Si vous nous suivez à travers nos Perspectives Economiques et Financières (PEF), vous aurez noté notre attachement à ne jamais omettre de citer la Russie dans nos travaux de compréhension du monde dont la géopolitique est un élément central. Nous l’avions qualifié début 2019 de « challenger » d’un monde partagé entre les deux pôles américains et chinois. Un monde que nous décrivons depuis des années comme moins coopératif et plus conflictuel, une tendance exacerbée par 2 ans de pandémie.
Il faut préciser que les dernières décisions du pouvoir politique russe vis-à-vis de son voisin ukrainien ramènent l’attention du monde, du pivot pacifique vers le centre de l’Europe. Et, au-delà des digressions sur la non reconnaissance de l’Ukraine comme Nation historique et la volonté du Kremlin de rassembler les terres russes, on peut souligner le retour d’une certaine « régionalisation » des tensions à l’image de la remise en cause du multilatéralisme (autre élément essentiel de nos observations géoéconomiques depuis 2009) dans les relations économiques et financières.

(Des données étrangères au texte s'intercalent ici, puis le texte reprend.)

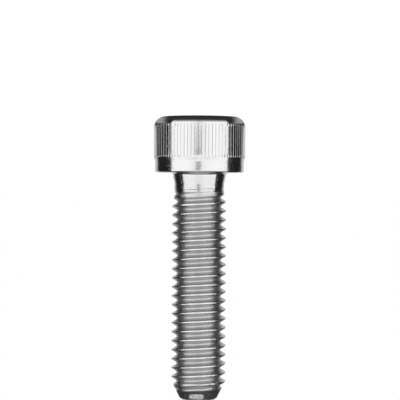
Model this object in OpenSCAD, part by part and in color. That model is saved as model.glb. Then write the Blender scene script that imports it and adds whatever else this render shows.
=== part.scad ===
// Hex socket cap screw, right-hand metric thread, standing on its head.
// The origin is the middle of the head's top face, and the shank points up along +Z.

/* [Head] */
// diameter over the knurl's ridges
head_d = 8.2; // [8.1:0.05:8.8]
// diameter of the smooth band below the knurl
band_d = 7.86; // [7.7:0.02:7.9]
// height of the head
head_h = 5; // [4.8:0.05:5.1]
// how far the rounded top edge reaches in from the knurl
round_in = 1.02; // [0.6:0.02:1.1]
// how far the rounded top edge reaches down the head
round_down = 0.94; // [0.6:0.02:1.1]
// small round at the head's lower edge
lower_round = 0.14; // [0.08:0.02:0.2]

/* [Knurl] */
// number of ridges round the head
ridges = 82; // [60:2:96]
// depth of the grooves between the ridges
knurl_depth = 0.1; // [0.06:0.01:0.14]
// width of a groove between the flat tops of two ridges
groove_w = 0.13; // [0.1:0.01:0.2]
// how far from the top face the ridges begin
knurl_from = 0.72; // [0.6:0.02:0.9]
// how far from the top face the ridges start to taper off
knurl_to = 3.54; // [3.2:0.02:3.8]
// height over which they taper into the band
knurl_taper = 0.28; // [0.14:0.02:0.4]

/* [Socket] */
// width across the hexagon's flats
socket_af = 4.02; // [3.9:0.01:4.1]
// depth of the hexagon
socket_depth = 2.6; // [2.5:0.05:2.8]
// diameter of the countersunk mouth
mouth_d = 5.22; // [5:0.02:5.4]
// diameter of the small flat at the bottom of the cone
floor_d = 1.32; // [0.8:0.04:2]

/* [Shank] */
// length from under the head to the point
length = 20.2; // [19.6:0.1:20.4]
// diameter of the plain neck under the head
neck_d = 4.46; // [4.4:0.02:4.6]
// radius of the fillet under the head
fillet_r = 0.72; // [0.4:0.02:0.8]
// distance from under the head to the end of the plain neck
neck_to = 1.4; // [1.2:0.05:1.9]
// diameter of the chamfered point
point_d = 3.2; // [2.8:0.05:3.4]

/* [Thread] */
// outside diameter
thread_d = 4.86; // [4.8:0.01:4.98]
// distance from one turn to the next
pitch = 0.8; // [0.8:0.8:0.8]
// depth from crest to root
thread_depth = 0.47; // [0.44:0.01:0.49]
// length over which the groove sinks in below the neck
root_run = 0.8; // [0.5:0.05:1.2]
// distance from the neck's end to where the crest starts to rise
crest_from = 0.7; // [0.4:0.05:0.9]
// length over which the crest rises to the outside diameter
crest_run = 1.1; // [0.8:0.05:1.6]

/* [Hidden] */
$fn = 64;

head_r = head_d / 2;
band_r = band_d / 2;
neck_r = neck_d / 2;
crest_r = thread_d / 2;
root_r = crest_r - thread_depth;
point_r = point_d / 2;
tip_z = head_h + length;
neck_end_z = head_h + neck_to;

round_steps = 6;
fillet_steps = 5;
overlap = 0.05;
// the grooves' flanks would meet this far outside the head
flanks_meet = knurl_depth * (PI * head_d / ridges / groove_w - 1);

// the chamfered point gains this much radius for each millimetre back from the end
point_slope = 0.5;
flank_slope = tan(30);
crest_w = pitch / 8;

// the thread's spiral begins this far inside the neck's wall and is cut off at the point
ridge_sink = 0.02;
turn_steps = 20;
spiral_from = neck_end_z - pitch;
spiral_steps = ceil((tip_z - spiral_from) / pitch + 1) * turn_steps;

// the countersink's cone runs on inside the hexagon
countersink_slope = tan(30);
countersink_h = mouth_d / 4;
cone_slope = tan(30);
// flat ledge between the hexagon's walls and the cone of its floor
floor_ledge = 0.12;
cone_r = socket_af / 2 - floor_ledge;
floor_depth = socket_depth + (cone_r - floor_d / 2) * cone_slope;

// half of the head's section with the neck, radius by height
function head_section() = concat(
    [[0, 0]],
    [for (i = [0:round_steps]) let (a = 90 * i / round_steps)
        [head_r - round_in + round_in * sin(a), round_down * (1 - cos(a))]],
    [[head_r, knurl_to], [band_r, knurl_to + knurl_taper]],
    [for (i = [0:3]) let (a = 30 * i)
        [band_r - lower_round * (1 - cos(a)), head_h - lower_round * (1 - sin(a))]],
    [for (i = [0:fillet_steps]) let (a = 90 * i / fillet_steps)
        [neck_r + fillet_r * (1 - sin(a)), head_h + fillet_r * (1 - cos(a))]],
    [[neck_r, neck_end_z], [root_r - overlap, neck_end_z + root_run], [0, neck_end_z + root_run]]
);

// radius of the crest at a height: level with the neck at first, and then it rises
function crest_at(z) =
    let (t = (z - neck_end_z - crest_from) / crest_run, start_r = neck_r - ridge_sink)
    start_r + (crest_r - start_r) * sin(90 * max(0, min(1, t)));
// half the width of the ridge at a depth below the full crest
function ridge_half(depth) = crest_w / 2 + depth * flank_slope;

// root, crest, crest and root of one turn, at one step along the spiral
function turn_points(i) =
    let (
        a = 360 * i / turn_steps,
        z = spiral_from + pitch * i / turn_steps,
        r = crest_at(z),
        root_half = ridge_half(thread_depth),
        crest_half = ridge_half(crest_r - r)
    )
    [for (c = [[root_r, -root_half], [r, -crest_half], [r, crest_half], [root_r, root_half]])
        [c[0] * cos(a), c[0] * sin(a), z + c[1]]];

// index of the point that follows point k of step i along the section
function next_point(i, k) = k < 3 ? 4 * i + k + 1 : 4 * (i + turn_steps);

module spiral() {
    n = spiral_steps;
    t = turn_steps;
    low = 4 * (n + 1);
    high = low + 1;
    low_rim = concat([for (i = [0:t]) 4 * i], [3, 2, 1, 0]);
    high_rim = concat([for (i = [n - t:n]) 4 * i + 3], [4 * n + 2, 4 * n + 1, 4 * n, 4 * (n - t) + 3]);
    polyhedron(
        points = concat(
            [for (i = [0:n]) each turn_points(i)],
            [[0, 0, spiral_from], [0, 0, spiral_from + pitch * n / t]]
        ),
        faces = concat(
            [for (i = [0:n - 1], k = [0:3]) if (k < 3 || i < n - t)
                let (a = 4 * i + k, b = a + 4, c = next_point(i + 1, k), d = next_point(i, k))
                each [[a, c, b], [a, d, c]]],
            [for (j = [0:len(low_rim) - 2]) [low, low_rim[j], low_rim[j + 1]]],
            [for (j = [0:len(high_rim) - 2]) [high, high_rim[j + 1], high_rim[j]]]
        )
    );
}

// the spiral cut to the chamfered point
module thread() {
    intersection() {
        spiral();
        rotate_extrude() polygon([
            [0, head_h + fillet_r], [crest_r + overlap, head_h + fillet_r],
            [crest_r + overlap, tip_z - (crest_r + overlap - point_r) / point_slope],
            [point_r, tip_z], [0, tip_z]
        ]);
    }
}

module knurl_grooves() {
    outer_r = head_r + flanks_meet;
    translate([0, 0, knurl_from])
    difference() {
        cylinder(h = knurl_to + knurl_taper + overlap - knurl_from, r = outer_r + overlap);
        translate([0, 0, -overlap])
        linear_extrude(height = head_h)
        polygon([for (i = [0:2 * ridges - 1])
            let (a = 180 / ridges * i, r = i % 2 == 0 ? head_r - knurl_depth : outer_r)
            r * [cos(a), sin(a)]]);
    }
}

module socket() {
    translate([0, 0, -overlap])
    cylinder(h = socket_depth + overlap, r = socket_af / 2 / cos(30), $fn = 6);
    translate([0, 0, -overlap])
    cylinder(h = countersink_h + overlap, r1 = mouth_d / 2 + overlap / countersink_slope,
        r2 = mouth_d / 2 - countersink_h / countersink_slope);
    translate([0, 0, socket_depth - overlap])
    cylinder(h = floor_depth - socket_depth + overlap,
        r1 = cone_r + overlap / cone_slope, r2 = floor_d / 2);
}

module cap_screw() {
    color("silver")
    union() {
        difference() {
            rotate_extrude() polygon(head_section());
            knurl_grooves();
            socket();
        }
        thread();
    }
}

cap_screw();
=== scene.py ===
import math

import bmesh
import bpy
import numpy as np
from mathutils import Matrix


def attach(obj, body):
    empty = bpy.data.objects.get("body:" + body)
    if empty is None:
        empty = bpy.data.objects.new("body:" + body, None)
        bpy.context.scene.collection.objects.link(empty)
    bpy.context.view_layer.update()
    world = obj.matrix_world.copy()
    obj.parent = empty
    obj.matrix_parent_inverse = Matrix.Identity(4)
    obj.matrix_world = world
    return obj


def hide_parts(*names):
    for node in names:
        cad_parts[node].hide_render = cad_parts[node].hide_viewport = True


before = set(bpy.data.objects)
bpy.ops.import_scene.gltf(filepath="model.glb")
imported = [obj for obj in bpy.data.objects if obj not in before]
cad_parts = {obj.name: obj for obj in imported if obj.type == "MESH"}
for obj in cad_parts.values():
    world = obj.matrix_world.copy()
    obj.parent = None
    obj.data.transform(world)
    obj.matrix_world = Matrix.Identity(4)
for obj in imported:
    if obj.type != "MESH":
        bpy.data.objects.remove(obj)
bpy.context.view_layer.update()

# The head. A slug of steel wire is struck to a round head with a curved top edge, the hexagon is
# punched into it with a drilled cone at its floor, and straight grooves are rolled round the head.
# The grooves run out in the top's curve and in a short taper, and the band below them stays smooth.
MM = 0.001
HEAD_R, HEAD_H = 4.10, 5.00
ROUND_IN, ROUND_DOWN, ROUND_STEPS = 1.02, 0.94, 18
BAND_R, LOWER_ROUND, LOWER_STEPS = 3.98, 0.14, 4
KNURL_FROM, KNURL_TO, KNURL_STEPS = 0.72, 3.54, 4
TAPER, TAPER_LAP, TAPER_STEPS = 0.46, 0.04, 9
RIDGES, GROOVE_DEPTH, GROOVE_W = 82, 0.045, 0.045
RIDGE_STEP, RIDGE_TURN = math.tau / RIDGES, math.radians(1.72)
LAND_HALF = 0.5 - GROOVE_W / (2 * RIDGE_STEP * HEAD_R)
GROOVE_FLOOR, UNEVENNESS = 0.9, 0.15
# columns of points across one ridge, from the middle of its land over the groove to the next
COLUMNS = (0.0, LAND_HALF, 0.45, 0.5, 0.55, 1.0 - LAND_HALF)
HEX_HALF, HEX_CORNER = 2.01, 0.06
HEX_DEPTH, HEX_EDGE = 2.60, 0.03
MOUTH_R, MOUTH_EDGE = 2.61, 0.05
COUNTERSINK = math.tan(math.radians(30))
CONE_R, CONE_FLAT_R, CONE_DEPTH = 1.89, 0.66, 3.31
FILLET_R, FILLET_STEPS = 0.27, 8
# a slight cone joins the fillet to the neck, which is straight from the first of these heights on
NECK_TOP_R, NECK_R = 2.38, 2.23
NECK_FROM, NECK_RING, NECK_END = 6.00, 6.10, 6.40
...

Quels sont les enjeux de cette reconnaissance des deux républiques autoproclamées du Donbass ? Un fait : la Russie est un partenaire commercial plus important pour l’Union européenne que pour les Etats-Unis. C’est d’abord une réalité sur le plan des flux commerciaux. Et ces liens sont croissants en fonction de la proximité géographique avec la Russie (en 2020, 1.1% des échanges de la France, 1.8% de l’Allemagne… 10% des pays baltes). Une réalité, aussi, sur le plan des engagements des banques : 90Md $ pour les établissements européens dont 32Md $ pour les français vs 25Md $ pour les américains. Mais c’est surtout sur le plan de l’approvisionnement en énergie que la dépendance de l’Europe est criante. Pour exemple, la Russie pourvoit les besoins d’importations de l’Union européenne à hauteur de 45% de son charbon, 40% de son gaz et 23% de son pétrole. Ainsi, cette dépendance à l’offre russe fait peser sur de nombreuses industries un risque de perte de valeur ajoutée en cas de coupures soudaines. Enfin, la Russie est un producteur essentiel de palladium (nécessaire aux pots catalytiques) et de titane (utilisé dans l’industrie aéronautique).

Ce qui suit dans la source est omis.